We parallelized the computation for each output. Each thread was responsible for calculating an output element. Therefore, each thread block was responsible for a thread block size of output elements, which was defined as TILE\_WIDTH \* TILE\_WIDTH. For each blockIdx.y index, a output matrix is calculated. For each blockIdx.x index, a sequence of output features maps corresponding to a sequence of input features was calculated.

- Memory Coalescing: Memory accesses were not coalesced because adjacent threads in the thread block did not access adjacent elements in the memory.
   Memory bursting was not fully utilized
- Control Divergence: For the first convolution, there were 8 + 4 = 12 control divergences in each output feature map calculation because block dimension was 16 \* 16, and output dimension was 24 \* 24. For the second convolution, there was 4 control divergences in each thread block and there were input\_num \* 64 outputs. So there were input\_num \* 64 \* 4 total control divergences. There were 4 control divergences in each thread block because each output feature map is 8 \* 8 but TILE\_WIDTH is 16 \* 16. so one thread

block is assigned to calculate a features map and there were 4 control divergences in calculating each output feature map.

- 2. Parallelize the computation of linearization and average pool
  - Control divergence: Since later, we incorporated linearization into computation of convolution, the control divergence for linearization was the same as convolution. For average pool, control divergence was 6 for each output feature map because each output feature map was of size 12 \* 12 and each tile was of size 16 \* 16. Also, since there were output\_num \* 32 output feature maps for average pool, there were in total output\_num \* 32 \* 6 control divergences for the first average pool. For the second average pool, control divergence was 2 for each output feature map because each output feature is of size 4 \* 4 and each tile is of size 16 \* 16. In addition, since there are output\_num \* 64 output feature maps for the second average pool, there are in total output\_num \* 64 \* 2 control divergences.
  - Memory coalescing: memory access were not coalesced because adjacent threads in the threads blocks didn't access adjacent elements in the memory.
     So memory bursting was not fully utilized.

To compute linearize, we assigned each thread to a single output element. In addition, to compute average\_pool, each thread was responsible for calculating an output element. The mechanism to parallelize the average\_pool was the same as convolution computation except that no filters is involved to calculate each output element.

## 3. Streaming

We thought besides parallelization of computation of each output, we can also parallelize the copy and kernel launch tasks. So we added streaming into the project. At first, only two streams existed. When the first stream finished copying the first chunk of input features maps and launches kernel, the second stream can copy the second chunk of input features maps into device. So the processing of copying and kernel launching became parallel.

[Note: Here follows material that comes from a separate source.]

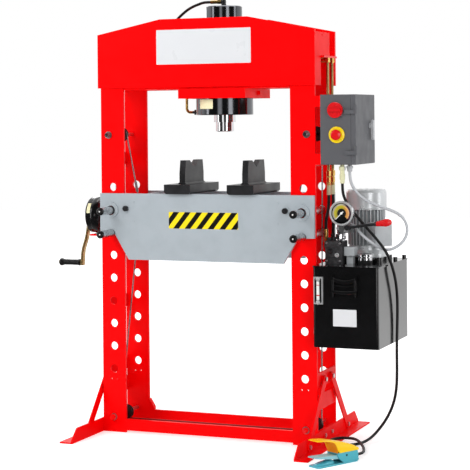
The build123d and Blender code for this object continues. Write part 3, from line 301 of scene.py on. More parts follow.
class Surfaces:
    """Makes each material once and hands it out by its finish and regions.

    patch_edges: Noise values between which a patch fades in.
    shine_edges: Noise values between which the roughness changes.
    shine_spread: Least and greatest roughness, as parts of the finish's own.
    """

    patch_edges = (0.4, 0.75)
    shine_edges = (0.3, 0.7)
    shine_spread = (0.85, 1.2)
    bump_strength = 0.8
    coat_roughness = 0.08

    def __init__(self) -> None:
        """Starts with no material made."""
        self.made: dict[Any, Material] = {}

    def of(self, finish: Finish, regions: tuple[Region, ...] = (), name: str = "") -> Material:
        """Material of a finish, with other finishes in boxes of the drawing.

        Args:
            finish: The main finish.
            regions: Boxes that show another finish, later ones on top.
            name: Name of the material where regions are given.

        Returns:
            The material.
        """
        key = (finish.name, regions)
        if key not in self.made:
            self.made[key] = self._build(finish, regions, name or finish.name)
        return self.made[key]

    def _texture(self, tree: bpy.types.NodeTree, finish: Finish, where: Any) -> tuple[Any, Any, Any]:
        """Colour, roughness and height sockets of one finish.

        Args:
            tree: Node tree of the material.
            finish: Finish to draw.
            where: Socket of the object coordinates.

        Returns:
            The sockets of colour, roughness and height.
        """
        patches = add_node(
            tree, "ShaderNodeTexNoise", {"Vector": where, "Scale": per_metre(finish.patch_mm), "Detail": 4.0})
        noise = patches.outputs["Fac"]
        amount = add_node(tree, "ShaderNodeMapRange", {
            "Value": noise, "From Min": self.patch_edges[0], "From Max": self.patch_edges[1],
            "To Min": 0.0, "To Max": finish.patch * 2})
        shades = {0: amount.outputs["Result"], 6: linear(finish.colour), 7: linear(finish.shade)}
        colour = add_node(tree, "ShaderNodeMix", shades, data_type="RGBA")
        shine = add_node(tree, "ShaderNodeMapRange", {
            "Value": noise, "From Min": self.shine_edges[0], "From Max": self.shine_edges[1],
            "To Min": finish.roughness * self.shine_spread[0],
            "To Max": min(1.0, finish.roughness * self.shine_spread[1])})
        grain = add_node(
            tree, "ShaderNodeTexNoise", {"Vector": where, "Scale": per_metre(finish.grain_mm), "Detail": 2.0})
        height = add_node(
            tree, "ShaderNodeMath", {0: grain.outputs["Fac"], 1: finish.bump_mm / 1000}, operation="MULTIPLY")
        return colour.outputs[2], shine.outputs["Result"], height.outputs["Value"]

    def _inside(self, tree: bpy.types.NodeTree, region: Region, axes: Any) -> Any:
        """Socket that is one inside a box of the drawing.

        Args:
            tree: Node tree of the material.
            region: The box; a side that lies very far out isn't tested.
            axes: Node that gives the object coordinates one by one.

        Returns:
            The product of the tests of all sides.
        """
        low, high = place(*region.low), place(*region.high)
        result = None
        for axis in range(3):
            for limit, operation in ((low[axis], "GREATER_THAN"), (high[axis], "LESS_THAN")):
                if abs(limit) > OPEN_METRES:
                    continue
                sides = {0: axes.outputs[axis], 1: limit}
                test = add_node(tree, "ShaderNodeMath", sides, operation=operation)
                if result is not None:
                    both = {0: test.outputs[0], 1: result}
                    test = add_node(tree, "ShaderNodeMath", both, operation="MULTIPLY")
                result = test.outputs[0]
        return result

    def _build(self, finish: Finish, regions: tuple[Region, ...], name: str) -> Material:
        """Builds the node tree of one material.

        Args:
            finish: The main finish.
            regions: Boxes that show another finish, later ones on top.
            name: Name of the material.

        Returns:
            The material.
        """
        material = bpy.data.materials.new(name)
        material.use_nodes = True
        tree = material.node_tree
        shader = tree.nodes["Principled BSDF"]
        where = add_node(tree, "ShaderNodeTexCoord").outputs["Object"]
        colour, shine, height = self._texture(tree, finish, where)
        metallic: Any = finish.metallic
        if regions:
            axes = add_node(tree, "ShaderNodeSeparateXYZ", {0: where})
            for region in regions:
                mask = self._inside(tree, region, axes)
                other, other_shine, _ = self._texture(tree, region.finish, where)
                mixed = add_node(tree, "ShaderNodeMix", {0: mask, 6: colour, 7: other}, data_type="RGBA")
                colour = mixed.outputs[2]
                shine = add_node(tree, "ShaderNodeMix", {0: mask, 2: shine, 3: other_shine}).outputs[0]
                bare = region.finish.metallic
                metallic = add_node(tree, "ShaderNodeMix", {0: mask, 2: metallic, 3: bare}).outputs[0]
        bump = add_node(
            tree, "ShaderNodeBump", {"Height": height, "Distance": 1.0, "Strength": self.bump_strength})
        tree.links.new(colour, shader.inputs["Base Color"])
        tree.links.new(shine, shader.inputs["Roughness"])
        tree.links.new(bump.outputs["Normal"], shader.inputs["Normal"])
        if isinstance(metallic, float):
            shader.inputs["Metallic"].default_value = metallic
        else:
            tree.links.new(metallic, shader.inputs["Metallic"])
        shader.inputs["Specular IOR Level"].default_value = finish.specular
        shader.inputs["Coat Weight"].default_value = finish.coat
        shader.inputs["Coat Roughness"].default_value = self.coat_roughness
        return material


def mesh_object(
    name: str, points: np.ndarray, faces: np.ndarray | list[Any], material: Material, smooth: bool = True
) -> Piece:
    """Makes an object from points in metres and faces.

    Args:
        name: Name of the piece.
        points: Array of positions in metres.
        faces: Rows of point numbers.
        material: Finish of the piece.
        smooth: Whether its faces are shaded smooth.

    Returns:
        The new object, at the origin.
    """
    mesh = bpy.data.meshes.new(name)
    rows = faces.tolist() if isinstance(faces, np.ndarray) else faces
    mesh.from_pydata([tuple(p) for p in points.tolist()], [], [tuple(f) for f in rows])
    mesh.polygons.foreach_set("use_smooth", [smooth] * len(mesh.polygons))
    mesh.materials.append(material)
    mesh.update()
    piece = bpy.data.objects.new(name, mesh)
    bpy.context.scene.collection.objects.link(piece)
    return piece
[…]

We used pinned memory, cudaHostAlloc so that OS can't page out the pinned memory pages. Then better data transfer rate was guaranteed by using DMA. For elements which can be shared by different streams, normal Memcpy was used and for elements which can't, cudaMemcpyAsync was used. During convolution computation, we separated the computations into different segments. Each segments contained 100 outputs. Then two streams alternated. When one stream

finished copying elements and launched kernel, another stream started copying elements. This way, tasks of copying and kernel launch overlapped. The following diagram illustrated the mechanism of streaming.

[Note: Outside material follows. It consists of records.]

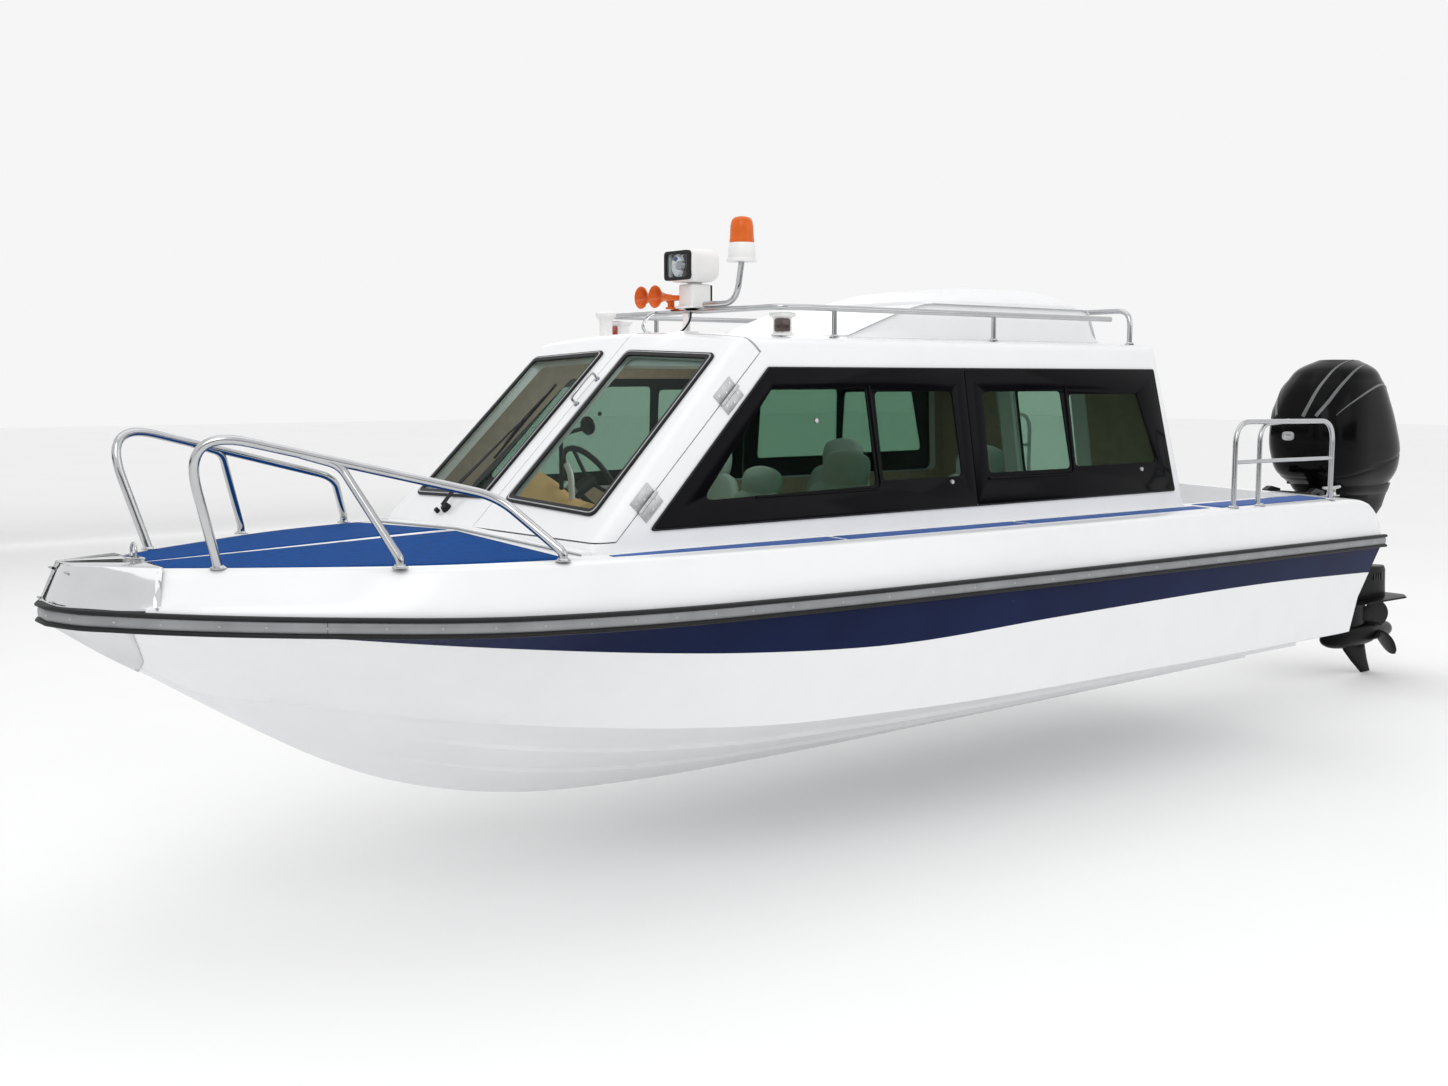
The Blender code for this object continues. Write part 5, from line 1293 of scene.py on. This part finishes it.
def make_beacon():
    """Bent pole, base with a flange, and ribbed dome."""
    x, y = BEACON_AT
    height = ROOF_RAIL_Z + RAIL_TUBE + SADDLE
    path = bent([(0.13, -0.65, height), (x - 0.01, -0.65, height), (x, y, 1.805)], 0.10, 12)
    pole = tube("pole", path, RAIL_TUBE, STEEL)
    profile = [(0.0, 1.800), (0.060, 1.800), (0.061, 1.806), (0.060, 1.812), (0.054, 1.815), (0.056, 1.822),
               (0.053, 1.872), (0.051, 1.875), (0.0, 1.875)]
    base = turned("base", profile, (x, y, 0), PLASTIC)
    put(join("beacon_mount", [pole, base]), stands_for=["beacon_pole"])
    dome = [(0.0, 1.8753), (0.050, 1.8753), (0.050, 1.885)]
    dome += [(0.0488 - 0.0003 * k + (0.0012 if k % 2 else 0.0), 1.885 + 0.006 * k) for k in range(1, 11)]
    dome += [(0.044, 1.957), (0.040, 1.967), (0.032, 1.975), (0.020, 1.979), (0.0, 1.9805)]
    put(turned("beacon_dome", dome, (x, y, 0), AMBER), stands_for=["beacon_lens"])


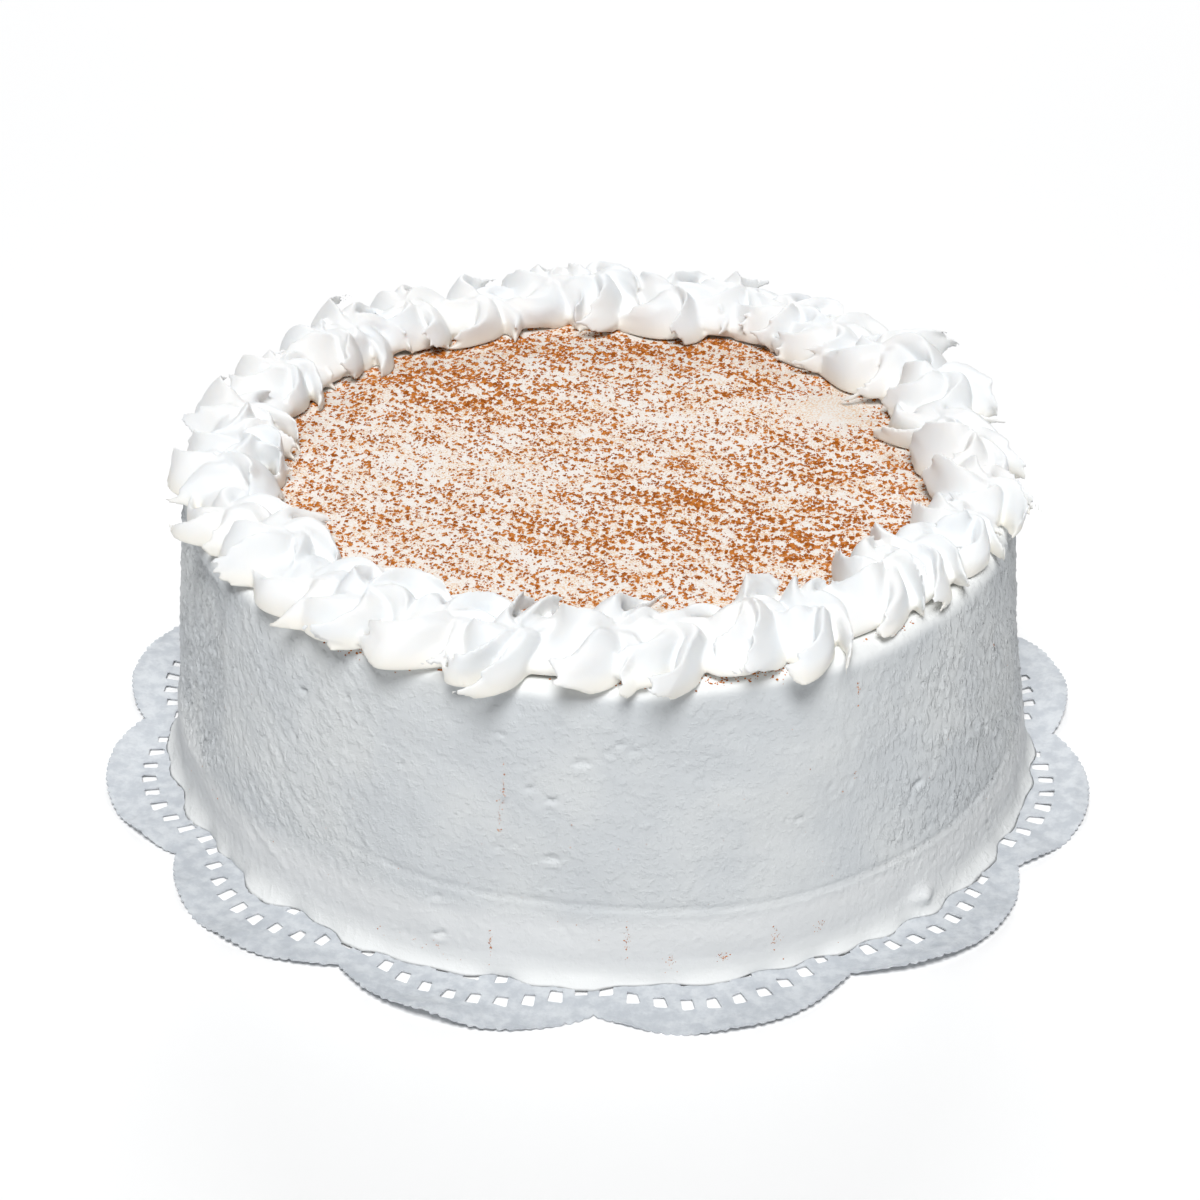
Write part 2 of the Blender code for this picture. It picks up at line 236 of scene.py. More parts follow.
SHELF_GRAINS = (                # outside the border: angle, radius in millimetres, spread of the angle, count
    (-90.4, 100.6, 3.0, 60), (-85.5, 101.0, 3.5, 80), (-80.6, 101.8, 2.6, 60), (-72.8, 102.0, 2.2, 60),
    (-68.1, 102.6, 1.6, 40), (-61.6, 100.6, 1.2, 30), (-125.5, 103.2, 2.2, 70), (-121.9, 103.2, 2.0, 70),
    (-118.4, 102.8, 2.0, 50), (-108.0, 102.5, 3.0, 16), (-50.0, 101.5, 3.0, 20),
)
SHELF_SIZES = (0.00025, 0.0008)            # smallest grain, and how much larger the largest is
SIDE_GRAINS = (                 # smears and specks: angle, height in millimetres, spread of each, count
    (-103.2, 9.6, 0.15, 1.6, 26), (-86.7, 11.0, 0.2, 2.4, 30), (-81.5, 5.7, 0.4, 1.0, 26),
    (-75.0, 5.7, 0.5, 0.8, 24), (-68.4, 9.0, 0.4, 1.4, 26), (-62.5, 8.2, 0.5, 1.0, 20),
    (-101.9, 50.0, 0.10, 2.6, 26), (-102.3, 43.0, 0.12, 2.8, 20), (-57.2, 67.0, 0.15, 1.6, 20),
    (-57.4, 45.8, 0.1, 0.5, 8), (-26.9, 54.2, 0.1, 0.3, 5), (-112.0, 5.0, 3.0, 1.2, 20),
    (-90.0, 30.0, 60.0, 18.0, 70),
)
SIDE_SIZES = (0.00015, 0.0004)
SIDE_GRAINS_LOW, SIDE_GRAINS_HIGH = 2.5, 71
MARK_SIDES = 5
MARK_SEED = 81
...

## 4 Build Matrix Multiplication on the fly

For matrix multiplication part of convolution, use the same matrix format as book.

We designed it to load data to shared memory on the fly.

The mechanism was illustrated in the diagram below. Instead of first building a matrix from convolution inputs and filters and storing that in the global memory, we built the matrix tiling computation on the fly. That way, there was smaller overhead before computation of matrix multiplication than that when a concrete matrix needed to exist in global memory.

In addition, for simplicity, we chose to use 25 by 25 blocks so each thread was responsible for loading one element from mask and one from the input. This sizing is convenient because the size of each filter map is 25.



## **Performance Analysis**

After parallelization of convolution, linearization, and average\_pool. Our computation's running time was around 40 seconds. After integrating parallelization of neural network, the running time became around 9 seconds. After

making use of matrix multiplication and building matrix on the fly, the running time was reduced to around 4 seconds. We also experimented with streaming.

After making use of streaming, the running time should be reduced to around 2 seconds.

### Conclusion

We successfully utilized techniques learned in ECE408 to this final project and speeds up the processing while maintaining the accuracy the same as that of sequential code. During experiments with different techniques, we followed the guideline

- parallelize linearization, convolution, average pool without any other optimizations
- 2. Parallelize neural networks computation.
- 3. Convert convolution computations into matrix multiplication and further optimize matrix multiplications using shared memory
- 4. Combine linearization and convolution so during calculations of the output of convolution so that a kernel launch was saved.
- 5. Combine streaming to parallelize tasks

6. Move filters into the constant memory. However, since we were not sure whether the constant memory was large enough to fit all filters for each convolution computation, we didn't include that in the final project design

#### Reflection

- During design of this final project, we did meet some bugs. The most typical
  one was that we used wrong index to get the element in the input features
  and filters during computations of convolution.
- 2. For streaming, cudaFree was missing which causes seg faults.
- 3. In addition, we first developed the final project locally. On our machine, we had a relatively powerful GPU, GeForce GTX 960M. The constant memory was not enough to fit all filters for each kernel launch of convolution computations. For scalability of our implementation, we wanted to make sure our implementation can be run on most machines, we didn't include that part of design into the project, that is, filter elements were still accessed from global memory. Without scalability consideration, we thought our running time can be further reduced.
- 4. Furthermore, we thought there was way to optimize indexing so that memory coalescing could be better for our convolution computation.